With streaky-hitting catcher Mike Napoli their only viable long-term option at first, there is a perception in baseball that other teams will be able to dictate the terms of a trade, whether it's forcing the Angels to assume the entire contract of a high-priced first baseman such as Paul Konerko or Lance Berkman or to fork over more in talent than they might otherwise be comfortable with.

Manager Mike Scioscia went to great lengths Monday afternoon to shoot down that speculation.

"I don't consider us to be over a barrel," Scioscia said before the Angels' interleague game against the Milwaukee Brewers in Angel Stadium. "If there's something out there that makes sense, Tony [Reagins, general manager] will act on it and act quickly. But I think we have a little more depth than people perceive. Hopefully, we can keep moving forward."

The Angels have won 12 of 15 games since Morales was hurt, but their first baseman--Napoli, Michael Ryan and Robb Quinlan--have combined to hit .230 (14 for 61) with no home runs, five doubles and four runs batted in in those games.

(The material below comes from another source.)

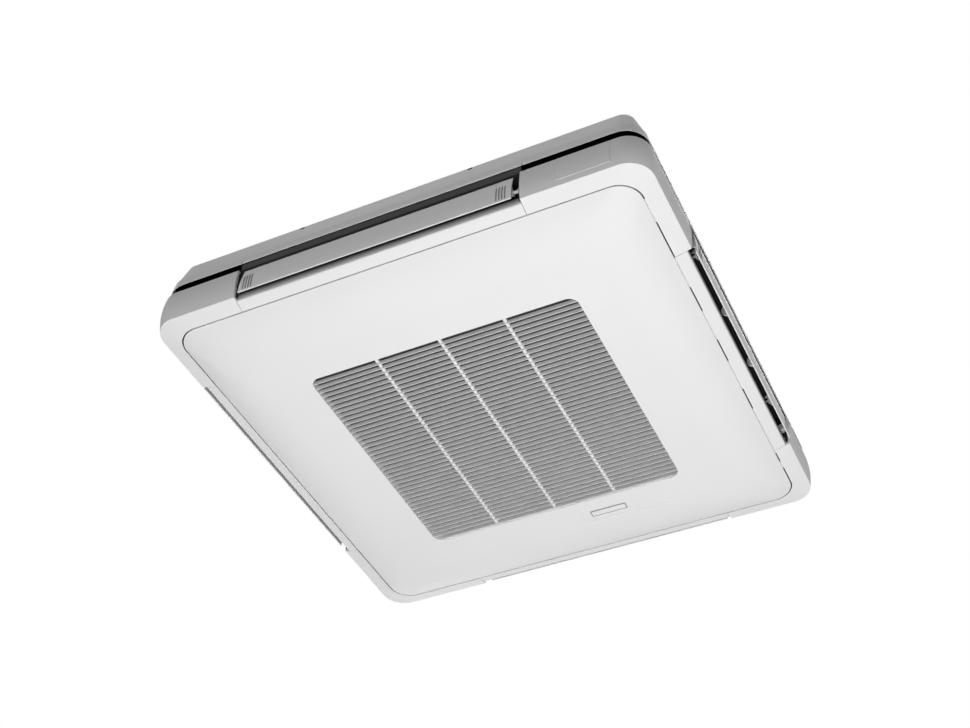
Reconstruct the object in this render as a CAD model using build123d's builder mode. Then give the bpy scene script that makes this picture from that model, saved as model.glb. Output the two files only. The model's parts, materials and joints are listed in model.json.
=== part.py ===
"""Four-way ceiling cassette air conditioner, hung close under the ceiling.

Frame: +Z up, origin at the centre of the four suspension slots on the casing's
top face. The front is the -Y side, where the suction panel is hinged. Lengths
are millimetres.
"""

import os
from collections import namedtuple

from build123d import *

os.makedirs("parts", exist_ok=True)


# ---------------------------------------------------------------- dimensions

# heights, from the casing's top face down to the intake grille
HEIGHT = 198.0
COVER_LOW_Z = -163.0
COVER_BULGE_Z = -133.0
COVER_HIGH_Z = -92.5
CASING_LOW_Z = -70.5
CASING_STEP_Z = -49.5
SEAM_Z = -171.4
PANEL_LOW_Z = -HEIGHT

# half widths and corner radii of the square plan
COVER_LOW = (475.0, 47.0)
COVER_BULGE = (478.0, 48.0)
COVER_HIGH = (474.3, 44.0)
CASING_LOW = (471.0, 46.0)
CASING_STEP_OUT = (467.0, 42.0)
CASING_STEP_IN = (466.0, 41.0)
CASING_TOP = (449.0, 25.0)
RING_SEAM = (445.0, 45.0)
PANEL_RINGS = (
    (SEAM_Z, 442.5, 43.0),
    (-180.5, 425.0, 50.0),
    (-189.5, 402.0, 60.0),
    (-195.5, 374.0, 70.0),
    (PANEL_LOW_Z, 340.0, 80.0),
)

# walls
SHEET = 1.0
COVER_WALL = 2.5
PANEL_WALL = 2.5
FOAM_TOP = 6.0
SEAM_GAP = 0.3

# one air outlet: it reaches further towards the corner with the short cover
OUTLET_SHORT_END = -298.0
OUTLET_LONG_END = 254.0
OUTLET_MID = (OUTLET_SHORT_END + OUTLET_LONG_END) / 2
PIVOT_OUT = 466.0
PIVOT_Z = -131.0
PIN_R = 3.0
STUB_R = 2.5
CLEARANCE = 0.05
POST_PLACES = (-193.0, 213.0)
RIB_PLACES = (-84.0, 60.0)

# fan, bell mouth, coil and drain pan
MOTOR_R = 62.0
MOTOR_LOW_Z = -68.0
SHAFT_R = 5.0
FAN_R = 225.0
FAN_HUB_R = 74.0
BLADE_COUNT = 7
COIL_IN = 250.0
COIL_OUT = 290.0
COIL_HIGH_Z = -8.0
COIL_LOW_Z = -118.0
COIL_END = 190.0
PAN_IN = 232.0
PAN_RIM = 312.0
PAN_OUT = 428.0

# intake grille
GRILLE_HALF = 263.3
GRILLE_R = 20.0
SLAT_PITCH = 12.11
SLAT_COUNT = 43
RIB_X = (-126.8, 0.0, 126.8)

# suction panel hinge and latches
HINGE_Y = -430.0
HINGE_Z = -172.0
HINGE_PIN_R = 1.5
HINGE_X = 200.0
LATCH_X = 246.0

# suspension slots and connections
HANGER_X = 380.0
HANGER_Y = 350.0
SLOT_W = 12.0
SLOT_L = 24.0
PIPE_Y = -413.0
GAS_X = 322.0
DRAIN_X = 361.0
LIQUID_X = 400.0
GROMMET_X = -340.0
GROMMET_Y = 404.0

Quarter = namedtuple("Quarter", "name out along sign")
QUARTERS = (
    Quarter("front", Vector(0, -1, 0), Vector(1, 0, 0), 1),
    Quarter("right", Vector(1, 0, 0), Vector(0, 1, 0), -1),
    Quarter("back", Vector(0, 1, 0), Vector(-1, 0, 0), 1),
    Quarter("left", Vector(-1, 0, 0), Vector(0, -1, 0), -1),
)


# ------------------------------------------------------------------- helpers


def save(piece, name):
    """Label a finished piece and write its STEP file."""
    piece.label = name
    export_step(piece, f"parts/{name}.step")


def section(quarter, place):
    """Plane across one side at a place along it: x points outward, y is up.

    Places run from the outlet's end at the short cover to that at the long one.
    """
    origin = quarter.along * (quarter.sign * place)
    return Plane(origin, x_dir=quarter.out, z_dir=quarter.along * -1)


def face_plane(quarter, out):
    """Plane of one side's face at a distance out: x runs along, y is up."""
    return Plane(quarter.out * out, x_dir=quarter.along, z_dir=quarter.out)


def squares(rings):
    """Loft through rounded squares given as (z, half width, corner radius)."""
    with BuildPart(mode=Mode.PRIVATE) as stack:
        for z, half, radius in rings:
            with BuildSketch(Plane.XY.offset(z)):
                RectangleRounded(2 * half, 2 * half, radius)
        loft()
    return stack.part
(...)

Utility infielder Kevin Frandsen, who has never started a big league game at first but has played there in the minor leagues, will start against the Brewers and left-hander Randy Wolf Monday night. Frandsen has a .370 average.

"He's a natural infielder, so it shouldn't be a huge adjustment," Scioscia said. "He's swinging the bat well, and this is a chance to get him in there and get him some at-bats."

Frandsen, a middle infielder by trade, has made all 13 starts for the Angels this season at third base. Asked if there was any position he wouldn't volunteer to play, Frandsen said, "No, though I wouldn't want to pitch. I did it in a college league and walked a few guys. My velocity was down.

"I'm not scared to do anything. I want to be an asset to the team, and you do that by being able to play more positions and giving them more options. I've adjusted to that kind of role the last couple of years instead of just playing shortstop and second base."